The Minister added: "Some of these may have subsequently returned to care", but gave no figures for this.[254] It is not clear whether anyone knows how many, if any, returned to care. The ADCS suggested it was probably reasonable to conclude that every year between 10 and 20 young people disappeared completely.[255] Subsequently, there have been newspaper reports of 77 Chinese children going missing from a single local authority home in Hillingdon within the last three years.[256]

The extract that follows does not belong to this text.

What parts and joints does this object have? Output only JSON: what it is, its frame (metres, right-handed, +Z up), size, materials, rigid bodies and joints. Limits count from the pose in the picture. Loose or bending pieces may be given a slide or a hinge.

148. We had assumed that the National Register for Unaccompanied Children might help to identify the children who moved from one local authority area to another. The National Register is a database providing information about unaccompanied asylum-seeking children to statutory authorities. Local authorities are able to see information only on children in their area, but if a cross-match is identified with a child missing from another local authority then the register gives a contact name and location. The ADCS said it was sometimes possible to track a child through the Register though not always; but it thought the situation was better than it had been before the Register was set up.[257] CEOP believed local authorities were not sufficiently aware of the Register and data was not added to it regularly, thus limiting its usefulness. CEOP suggested that local authority officials needed more training.[258] We note that the effectiveness of the Register depends on whether the child gives the same information to the second authority that takes him or her into care as to the first. This appears often not to happen.

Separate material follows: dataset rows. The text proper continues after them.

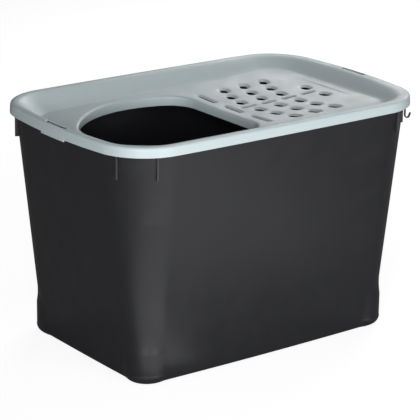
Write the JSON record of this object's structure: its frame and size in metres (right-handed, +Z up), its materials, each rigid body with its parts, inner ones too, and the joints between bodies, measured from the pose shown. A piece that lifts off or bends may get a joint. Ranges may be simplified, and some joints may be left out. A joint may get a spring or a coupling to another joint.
{
  "type": "top entry litter box",
  "caption": "Tapered litter tub with a lift-off dished lid that has an entry hole and a drain pattern, snap tabs on its short sides and a scoop hook on the rim.",
  "frame": {"origin": "under the middle of the box, on the surface that it stands on", "axes": "+X along the long side, from the entry hole's end to the drain pattern's end, +Z up through the lid, -Y out of the long side that the picture shows"},
  "size_m": [0.5904, 0.3826, 0.38],
  "materials": {
    "tub_plastic": "satin",
    "lid_plastic": "satin",
    "hook_plastic": "satin"
  },
  "bodies": {
    "tub_body": {"tub": "tub_plastic", "scoop_hook": "hook_plastic"},
    "lid_body": {"lid": "lid_plastic"},
    "left_tab_body": {"left_snap_tab": "lid_plastic"},
    "right_tab_body": {"right_snap_tab": "lid_plastic"}
  },
  "joints": [
    {"name": "lid_lift", "type": "slide", "parent": "tub_body", "child": "lid_body", "axis": [0, 0, 1], "range_m": [0, 0.1]},
    {"name": "left_tab_flex", "type": "hinge", "parent": "lid_body", "child": "left_tab_body", "pos_m": [-0.294, 0, 0.3757], "axis": [0, 1, 0], "range_deg": [0, 6], "stiffness_Nm_per_rad": 0.3},
    {"name": "right_tab_flex", "type": "hinge", "parent": "lid_body", "child": "right_tab_body", "pos_m": [0.294, 0, 0.3757], "axis": [0, -1, 0], "range_deg": [0, 6], "stiffness_Nm_per_rad": 0.3}
  ]
}
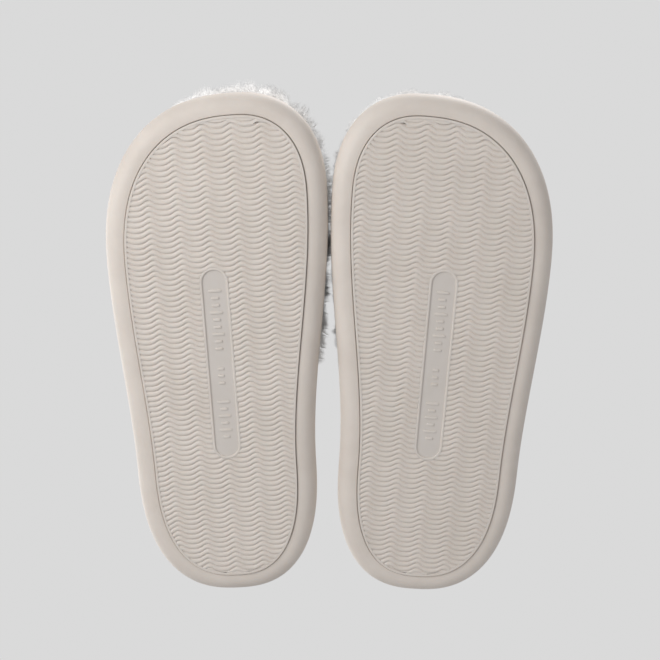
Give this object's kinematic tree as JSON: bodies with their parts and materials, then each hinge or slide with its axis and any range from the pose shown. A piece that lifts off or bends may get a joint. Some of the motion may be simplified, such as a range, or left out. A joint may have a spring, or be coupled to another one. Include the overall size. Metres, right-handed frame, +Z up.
{
  "type": "pair of fluffy house slippers",
  "caption": "Backless house slippers with a thick rounded foam sole, a wavy-ribbed inlaid tread, a plush footbed and a closed toe in long white faux fur.",
  "frame": {"origin": "on the floor under the middle of the pair", "axes": "+Z up, +Y from the toes to the heels, +X from the right slipper to the left one, as worn"},
  "size_m": [0.2144, 0.2544, 0.0915],
  "materials": {
    "sole_foam": "matte moulded foam, cream",
    "tread_rubber": "matte moulded, cream, ribbed",
    "board": "plain fibre board",
    "cushion_foam": "open-cell foam",
    "plush": "short dense pile, off-white",
    "plush_lining": "short soft pile, off-white",
    "padding": "soft wadding",
    "long_fur": "long fluffy faux fur, white",
    "binding": "knitted tape, off-white"
  },
  "bodies": {
    "left_slipper": {"left_sole": "sole_foam", "left_tread": "tread_rubber", "left_insole_board": "board", "left_insole_cushion": "cushion_foam", "left_footbed_cover": "plush", "left_upper_lining": "plush_lining", "left_upper_padding": "padding", "left_upper_fur": "long_fur", "left_throat_binding": "binding"},
    "right_slipper": {"right_sole": "sole_foam", "right_tread": "tread_rubber", "right_insole_board": "board", "right_insole_cushion": "cushion_foam", "right_footbed_cover": "plush", "right_upper_lining": "plush_lining", "right_upper_padding": "padding", "right_upper_fur": "long_fur", "right_throat_binding": "binding"}
  },
  "joints": [
    {"name": "right_slipper_lift", "type": "slide", "parent": "left_slipper", "child": "right_slipper", "axis": [0, 0, 1], "range_m": [0, 0.15]}
  ]
}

149. We asked how so many children could go missing. We were told that there were different types of placement for these children, ranging from foster care, through relatively supervised care homes to relatively unsupervised homes. CEOP said that sometimes children (mostly those aged over 14) had been placed in relatively unsupervised accommodation while a foster home was found.[259] These were not secure units but a 'protective' environment, so children could just walk out of them.[260] Some of ATLeP's child clients had been placed in foster homes at first but, at the age of 15 or 16, they were taken from their foster parents by the local authority and placed in hostels with other newly trafficked children and with young adults. This sometimes put them at risk of being trafficked again because of their emotional vulnerability and the lack of family support.[261] West Sussex Social Services established a safe house for child victims of trafficking which was subsequently closed because of lack of funding.[262] CEOP admitted it was not sure that there was enough appropriate accommodation for these at-risk children.[263]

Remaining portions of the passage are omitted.